Spain produces huge quantities of wine. One of the most popular is sherry, which comes from Jerez de la Frontera, not far from Gibraltar. Various sherries are Finos, Amontillados, Amorosos and Olorosos. Apart from being a popular table wine, sherry is widely used in cooking. Portugal produces a rich, fruity wine called port which is a dark, ruby color and is not at its best until it is at least 20 years old. Many good wines are produced in Italy and some of the finest come from Piedmont, Lombardy, Liguria, Tuscany, Terlano, Merano and Santa Maddalena.

The Winemaking Process

Wines are produced from the fermentation of different varieties of the grape species Vitis vinifera. The color comes from the skin of the grapes. Red wines are produced from dark-colored grapes, white wines (which are really yellowish-green) are generally made from light-colored grapes, although some are the produce of dark grapes. Pink, or rose, wines result from the use of grapes with a small amount of color in the skins or from the separation of the juice from the skins soon after the fermentation process begins.

The composition of the grapes affects the quality of the wine and is largely determined by the climatic conditions under which they are grown. The amount of sugar in the grapes depends on the warmth of the climate which may vary from year to year or from district to district. Grapes grown in cooler conditions often need added sugar to enable them to ferment sufficient alcohol, whereas the crops of warmer areas need no added sugar. Colder conditions also cause the grapes to retain their acidity, producing wine of varying flavor and quality.
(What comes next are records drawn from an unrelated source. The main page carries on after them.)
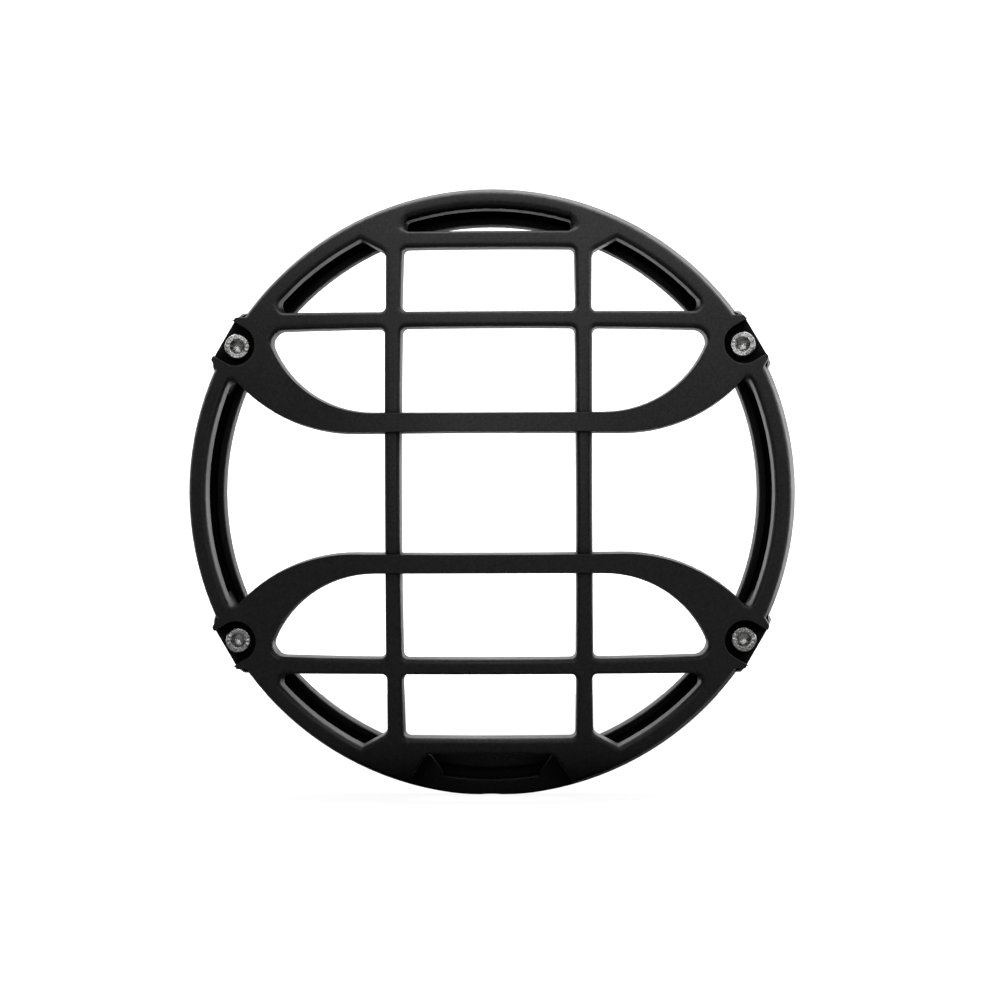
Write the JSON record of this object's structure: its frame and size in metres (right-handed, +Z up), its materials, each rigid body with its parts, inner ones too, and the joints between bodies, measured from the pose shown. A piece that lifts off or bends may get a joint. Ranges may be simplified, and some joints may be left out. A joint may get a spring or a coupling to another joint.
{
  "type": "motorcycle headlight guard",
  "caption": "Round stone guard with a domed grille of bars and two sweeping arms, screwed to a ring that fits round a headlamp.",
  "frame": {"origin": "centre of the lamp opening, in the rear face of the ring", "axes": "-Y is the front, towards the road ahead, +Z is up and +Y runs back into the lamp"},
  "size_m": [0.2068, 0.0424, 0.2059],
  "materials": {
    "grille": "satin",
    "ring": "satin",
    "screws": "bright",
    "inserts": "bright"
  },
  "bodies": {
    "root": {"front_grille": "grille", "rear_ring": "ring", "mounting_screws": "screws", "threaded_inserts": "inserts"}
  },
  "joints": []
}
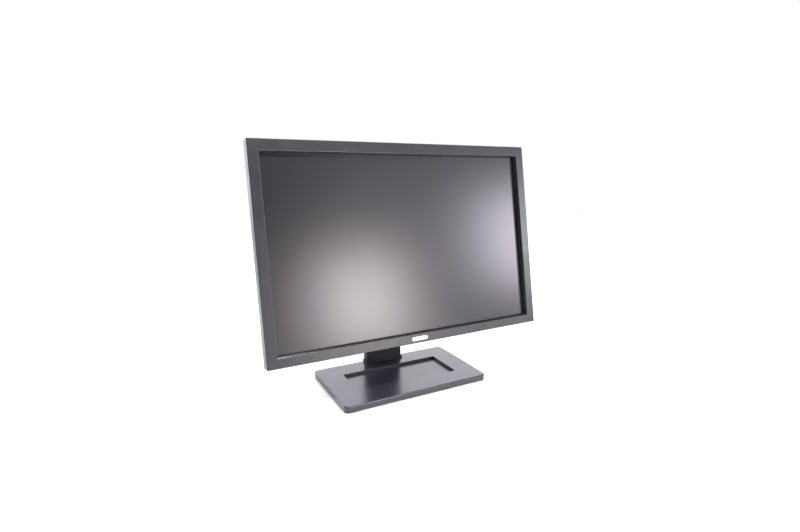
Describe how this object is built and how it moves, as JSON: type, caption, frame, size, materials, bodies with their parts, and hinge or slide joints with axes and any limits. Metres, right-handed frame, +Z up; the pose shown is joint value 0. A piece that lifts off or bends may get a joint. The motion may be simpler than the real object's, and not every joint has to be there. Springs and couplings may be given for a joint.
{
  "type": "computer monitor",
  "caption": "Wide-screen flat-panel desk monitor with a tilting head on a flat neck and a rectangular base with a sunk tray.",
  "frame": {"origin": "on the desk, under the middle of the base", "axes": "+X to the viewer's right along the screen, +Y towards the back, +Z up; the screen faces -Y"},
  "size_m": [0.511, 0.158, 0.423],
  "materials": {
    "casing": "fine spark texture, satin",
    "badge_metal": "satin",
    "black_screw": "black zinc",
    "zinc_screw": "zinc plated",
    "panel_steel": "rolled, bright",
    "zinc_steel": "galvanised",
    "screen": "anti-glare, matt",
    "moulded_black": "moulded",
    "film": "frosted",
    "clear_acrylic": "clear",
    "white_film": "white",
    "lamp_glass": "phosphor coated",
    "white_rubber": "moulded",
    "bright_aluminium": "bright",
    "circuit_board": "solder mask",
    "wound_core": "ferrite and tape",
    "capacitor_sleeve": "shrink sleeve",
    "plain_aluminium": "mill",
    "chip_black": "moulded resin",
    "tinplate": "tinned",
    "ribbon": "laminated",
    "connector_black": "moulded",
    "connector_metal": "nickel plated",
    "spring_steel": "oiled",
    "light_pipe": "smoked clear",
    "hinge_steel": "black oxide",
    "bronze": "oiled",
    "base_steel": "black, satin",
    "foot_rubber": "moulded"
  },
  "bodies": {
    "stand": {"hinge_shaft": "hinge_steel", "friction_washers": "bronze", "spring_washers": "spring_steel", "hinge_nuts": "zinc_steel", "hinge_neck_bracket": "hinge_steel", "neck_riser": "hinge_steel", "neck_front_cover": "casing", "neck_rear_cover": "casing", "cable_clip": "casing", "foot_collar": "casing", "base_cover": "casing", "base_plate": "base_steel", "base_screws": "zinc_screw", "rubber_feet": "foot_rubber"},
    "head": {"front_bezel": "casing", "rear_cover": "casing", "hinge_hood": "casing", "badge": "badge_metal", "cover_screws": "black_screw", "chassis_screws": "zinc_screw", "panel_front_frame": "panel_steel", "panel_rear_tray": "panel_steel", "panel_side_brackets": "zinc_steel", "lcd_glass": "screen", "panel_mid_frame": "moulded_black", "optical_films": "film", "light_guide": "clear_acrylic", "reflector_sheet": "white_film", "backlight_lamps": "lamp_glass", "lamp_end_caps": "white_rubber", "lamp_reflectors": "bright_aluminium", "panel_driver_board": "circuit_board", "main_chassis": "zinc_steel", "stand_socket": "zinc_steel", "vesa_standoffs": "zinc_steel", "latch_guide": "moulded_black", "latch_spring": "spring_steel", "board_spacers": "zinc_steel", "power_board": "circuit_board", "video_board": "circuit_board", "transformers": "wound_core", "capacitors": "capacitor_sleeve", "heat_sink": "plain_aluminium", "video_chips": "chip_black", "board_shield": "tinplate", "panel_ribbon": "ribbon", "power_inlet": "connector_black", "analog_connector": "connector_metal", "digital_connector": "connector_metal", "connector_posts": "connector_metal", "key_switches": "chip_black", "key_board": "circuit_board", "power_light": "light_pipe", "hinge_head_bracket": "hinge_steel"},
    "release_latch": {"release_latch": "moulded_black"},
    "menu_key_1": {"menu_key_1": "casing"},
    "menu_key_2": {"menu_key_2": "casing"},
    "menu_key_3": {"menu_key_3": "casing"},
    "menu_key_4": {"menu_key_4": "casing"},
    "power_key": {"power_key": "casing"}
  },
  "joints": [
    {"name": "head_tilt", "type": "hinge", "parent": "stand", "child": "head", "pos_m": [0, 0.04012, 0.2361], "axis": [-1, 0, 0], "range_deg": [-15, 10]},
    {"name": "release_latch_push", "type": "slide", "parent": "head", "child": "release_latch", "axis": [0, -0.9816, 0.1908], "range_m": [0, 0.004], "stiffness_N_per_m": 500, "springref_m": -0.002, "deforming": ["latch_spring"]},
    {"name": "menu_key_1_press", "type": "slide", "parent": "head", "child": "menu_key_1", "axis": [0, 0.1908, 0.9816], "range_m": [0, 0.0005], "stiffness_N_per_m": 1200},
    {"name": "menu_key_2_press", "type": "slide", "parent": "head", "child": "menu_key_2", "axis": [0, 0.1908, 0.9816], "range_m": [0, 0.0005], "stiffness_N_per_m": 1200},
    {"name": "menu_key_3_press", "type": "slide", "parent": "head", "child": "menu_key_3", "axis": [0, 0.1908, 0.9816], "range_m": [0, 0.0005], "stiffness_N_per_m": 1200},
    {"name": "menu_key_4_press", "type": "slide", "parent": "head", "child": "menu_key_4", "axis": [0, 0.1908, 0.9816], "range_m": [0, 0.0005], "stiffness_N_per_m": 1200},
    {"name": "power_key_press", "type": "slide", "parent": "head", "child": "power_key", "axis": [0, 0.1908, 0.9816], "range_m": [0, 0.0005], "stiffness_N_per_m": 1200}
  ]
}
This is the reason why wines from the same vineyard may vary, sometimes considerably, from one year to another.

The grower watches his grapes carefully and takes small samples regularly in order to decide the best time for harvesting. At the peak of their maturity the grapes are cut from the vines and carried in boxes or baskets to the winery where they are pressed by means of rollers or rotary paddle crushers. They are then placed in an open tank with a small culture of pure yeast and left to ferment, when their sugars are converted to alcohol and carbon dioxide while their skins supply the flavor and color.

These vary according to temperature and length of time of fermentation. The wine passes through a process of filtration to clear it of sediment and is often aged in wood before being bottled.


One of the very first fruits to be domesticated, grapes have been eaten by Man from the earliest times. They are extensively cultivated throughout the temperate regions of the world for consumption as fresh fruit; dried into currants, raisins and sultanas; crushed into grape-juice; and fermented to produce wine, brandy and wine-vinegar.

The Old World grape, Vitis vinifera, the oldest cultivated species, is believed to be native to West Asia and to have later been transplanted to Europe. In its wild state, the fruit is small and sour but over the years many cultivated varieties have been developed that bear grapes in many sizes, shapes and flavors, with or without seeds. Vast vineyards now flourish in the warmer parts of France, Germany, the Netherlands, Spain, Portugal, Italy, Greece, Africa, the United States and Australia. In colder countries, such as Great Britain, grapes are generally grown under greenhouse conditions. In Hampton Court Palace, near London, is a huge and famous grapevine that was planted under glass in 1769 and bears up to 500 large bunches of grapes each season.

Some grapes are grown for wine-making, but some of the crop is processed into dried fruit, the crop being harvested towards the end of summer. Currants are the first to be picked and they are spread on hessian racks to dry. In late summer the sultanas are picked and dipped in a solution of potash and emulsive oil before being spread on the drying racks. The last to be picked are the raisins, which are also dipped before drying. The dried fruit is sent to the packing-plant, where it is prepared for sale. The stems and dirt are removed, and the fruit is washed, dried, inspected and packed.